Colorado Caribous – Coventry City, match très très nul
Il y a d’ailleurs eu pire, bien pire, au cours de l’histoire du football (et du sport en général) en matière de style. De la combinaison intégrale en spandex (sorte de croisement entre Spiderman et le Khomeyni-style) tenté par une sprinteuse à la levée de boucliers lorsqu’Arthur Ashe osa apporter de la couleur (sans jeu de mots) au tennis, les tentatives pas toujours heureuses esthétiquement furent légion, comme les débats à propos de ce qui convient ou pas… Mais il y a deux maillots de football qui ont le triste privilège de clore tout débat et de faire l’unanimité partagée quant au pire choix de couleurs ou de style : Coventry, qui à la fin des années 1970 osa un second maillot pour les déplacements de couleur… marron, genre chocolat au lait ou « direct », soit la seule couleur que personne n’arbore dans le monde en sport. Et les Colorado Caribous, dont le nom a lui seul est une monstruosité, et qui lors de son éphémère existence dans l’à peine moins éphémère NASL aux États-Unis osa un maillot à moitié marron et serti de franges. À côté de ça, la tenue de la sélection tunisienne, c’est Kenza Fourati par rapport à Freddy Krueger…

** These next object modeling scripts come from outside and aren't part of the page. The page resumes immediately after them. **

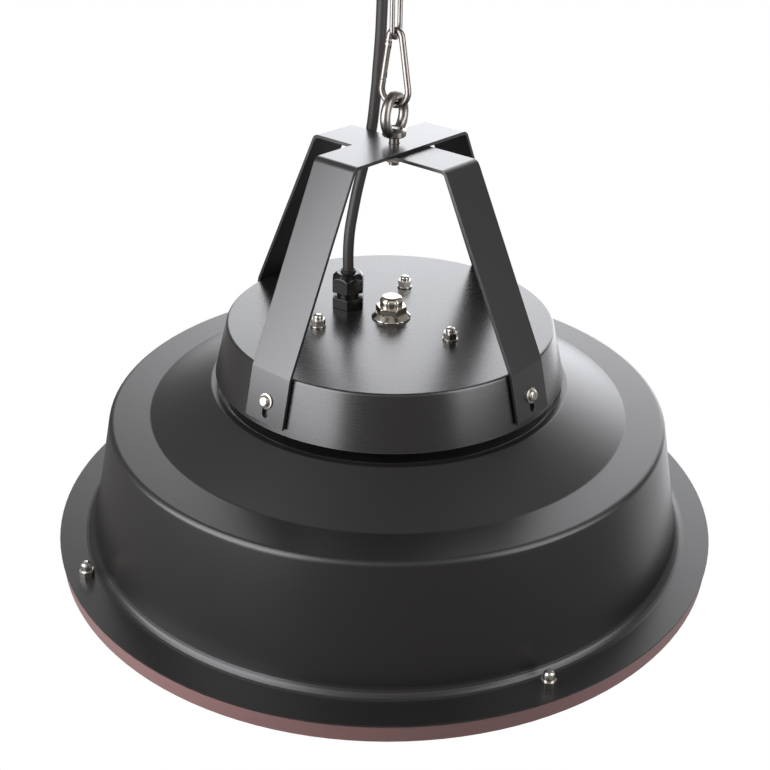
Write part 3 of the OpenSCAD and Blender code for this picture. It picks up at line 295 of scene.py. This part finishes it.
class Finish(Graph):
    """A material under construction: its shader, the point that it is at, and its relief."""

    def __init__(self, name):
        self.material = bpy.data.materials.new(name)
        self.material.use_nodes = True
        super().__init__(self.material.node_tree)
        self.shader = found(self.tree, "BSDF_PRINCIPLED")
        self.at = self.add("ShaderNodeTexCoord").out("Object")
        split = self.add("ShaderNodeSeparateXYZ", sockets={0: self.at})
        self.x, self.y, self.z = (split.out(k) for k in range(3))
        self.relief = None

    def vector(self, x, y, z):
        return self.add("ShaderNodeCombineXYZ", sockets={0: x, 1: y, 2: z})

    def noise(self, scale, detail=2.0, rough=0.5, at=None):
        return self.add("ShaderNodeTexNoise",
            sockets={"Vector": at or self.at, "Scale": scale, "Detail": detail, "Roughness": rough})

    def round_the_axis(self):
        """Where a point lies for lines that run round the Z axis."""
        r = (self.x * self.x + self.y * self.y).power(0.5)
        return self.vector(self.x / r * LINES_ALONG, self.y / r * LINES_ALONG,
            (r - self.z * LINES_DOWN) * LINES_ACROSS)

    def stretched(self, by):
        """Where a point lies for lines along the axis that has the smallest number in by."""
        return self.vector(self.x * by[0], self.y * by[1], self.z * by[2])

    def mix(self, factor, a, b):
        return self.add("ShaderNodeMix", {"data_type": "RGBA"},
            {MIX_FACTOR: factor, MIX_A: a, MIX_B: b}).out(MIX_RESULT)

    def bump(self, height, depth):
        """Adds relief to what is there."""
        below = {"Normal": self.relief} if self.relief else {}
        self.relief = self.add("ShaderNodeBump", sockets={"Height": height, "Distance": depth, **below})

    def done(self, sockets):
        for key, x in sockets.items():
            self.fill(self.shader.inputs[key], x)
        if self.relief:
            self.fill(self.shader.inputs["Normal"], self.relief)
        return self.material


def shade(colour, share):
    return tuple(c * share for c in colour)


PAINT_GRAIN_DEPTH = 0.0000015
METAL_LINES = (1400.0, 1400.0, 112.0)
METAL_LINE_DEPTH, METAL_PIT_DEPTH = 0.000006, 0.00001


def lined_paint(name, colour, rough, line_depth, specular, stretch=None):
    """Paint over sheet with fine lines: round the axis as spun, or along a bar where stretch says how."""
    p = Finish(name)
    streak = p.noise(scale=1.0, detail=3.0, rough=0.6, at=p.stretched(stretch) if stretch else p.round_the_axis())
    grain = p.noise(scale=2600.0, detail=1.0)
    cloud = p.noise(scale=14.0)
    p.bump(streak, line_depth)
    p.bump(grain, PAINT_GRAIN_DEPTH)
    tone = (cloud.swing(0.35) + streak.swing(0.4) + 0.5).clamped()
    return p.done({
        "Base Color": p.mix(tone, shade(colour, 0.8), shade(colour, 1.25)),
        "Roughness": rough + streak.swing(0.06) + cloud.swing(0.04),
        "Specular IOR Level": specular})


def metal(name, colour, rough, scratch):
    """Bare metal with fine lines up and down, spots and pits."""
    p = Finish(name)
    spots = p.noise(scale=160.0, detail=3.0, rough=0.6)
    lines = p.noise(scale=1.0, rough=0.6, at=p.stretched(METAL_LINES))
    pits = p.noise(scale=900.0)
    p.bump(lines, METAL_LINE_DEPTH)
    p.bump(pits, METAL_PIT_DEPTH)
    return p.done({
        "Base Color": p.mix(spots.step(0.3, 0.75), shade(colour, 0.86), colour),
        "Metallic": 1.0,
        "Roughness": rough + spots.swing(scratch * 2) + lines.swing(scratch)})


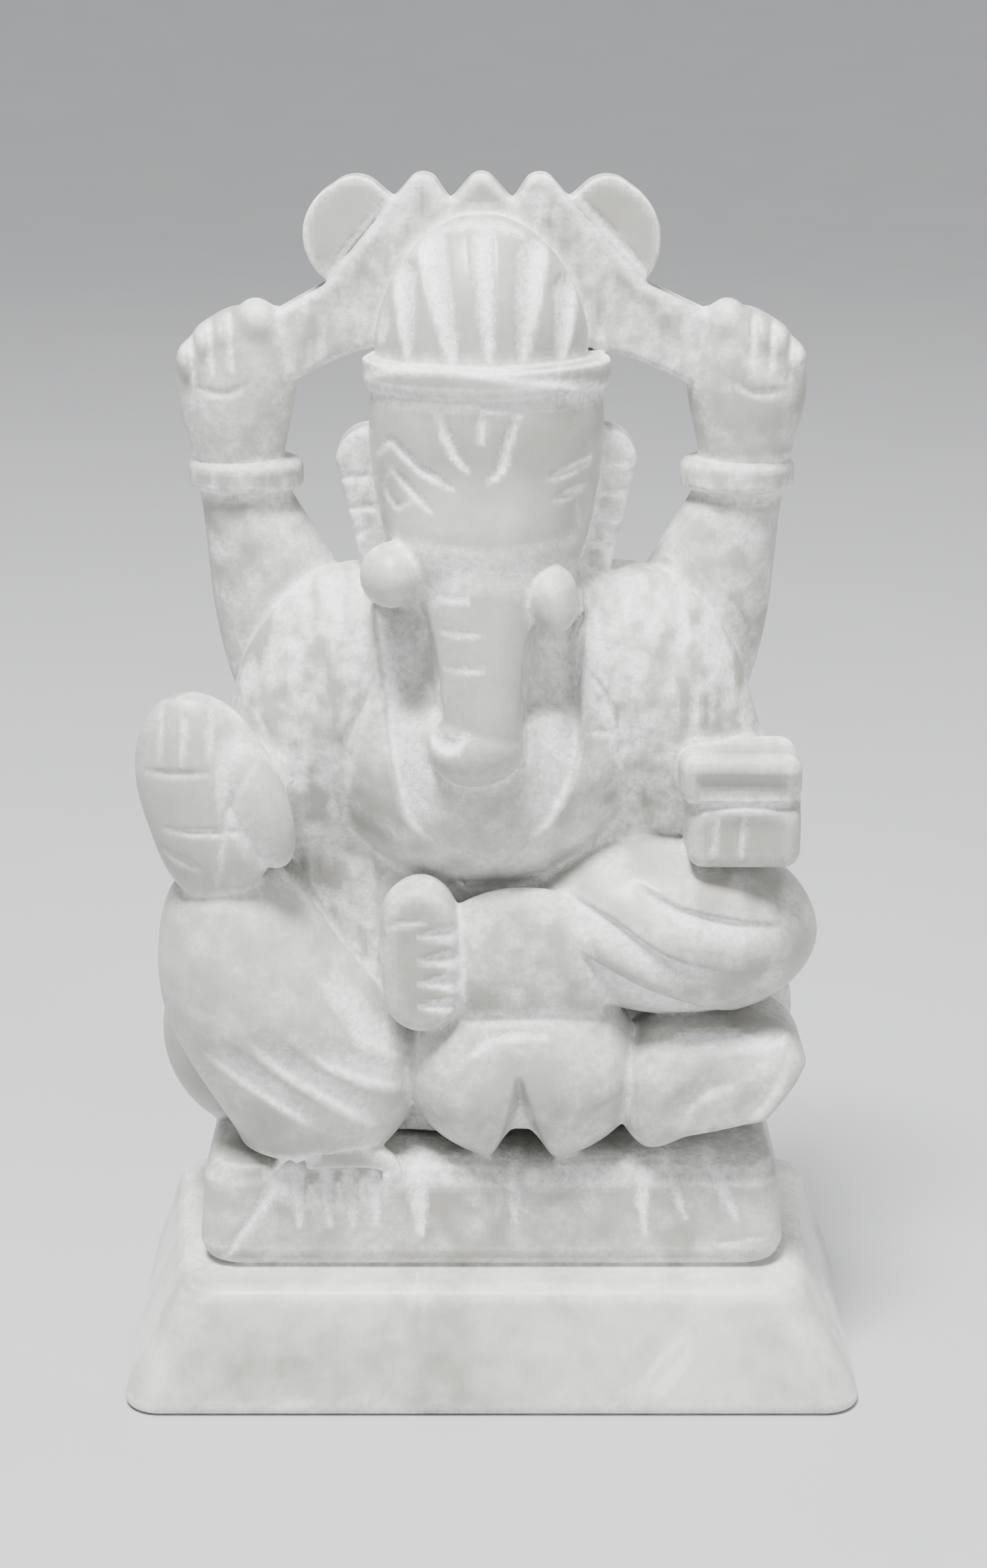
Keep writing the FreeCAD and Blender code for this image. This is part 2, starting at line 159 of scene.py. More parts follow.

Nous reviendrons sur les liens historiques entre textile et football, mais pas avant une fashion-anecdote qui explique à elle seule l’importance du maillot, bien avant que Djibril Cissé ou Paolo Dybala ne défilent comme mannequins. Dans les années soixante du siècle passé, les clubs tunisiens s’étaient fait une spécialité de variété dans les tenues. Une équipe se trouvait à jouer un dimanche avec des maillots rayés, le suivant avec des maillots cerclés, d’autre fois en scapulaire, d’autre encore en quatre-quarts, à la rémoise, etc. André Nagy, lorsqu’il vint au Club africain, imposa une tenue unique, cerclée, comme elle avait existé par le passé et qui est restée fixée depuis en déclarant « J’en ai assez qu’on perde cinq minutes à deviner quelle est quelle équipe. » Un maillot, en sport, est comme un drapeau.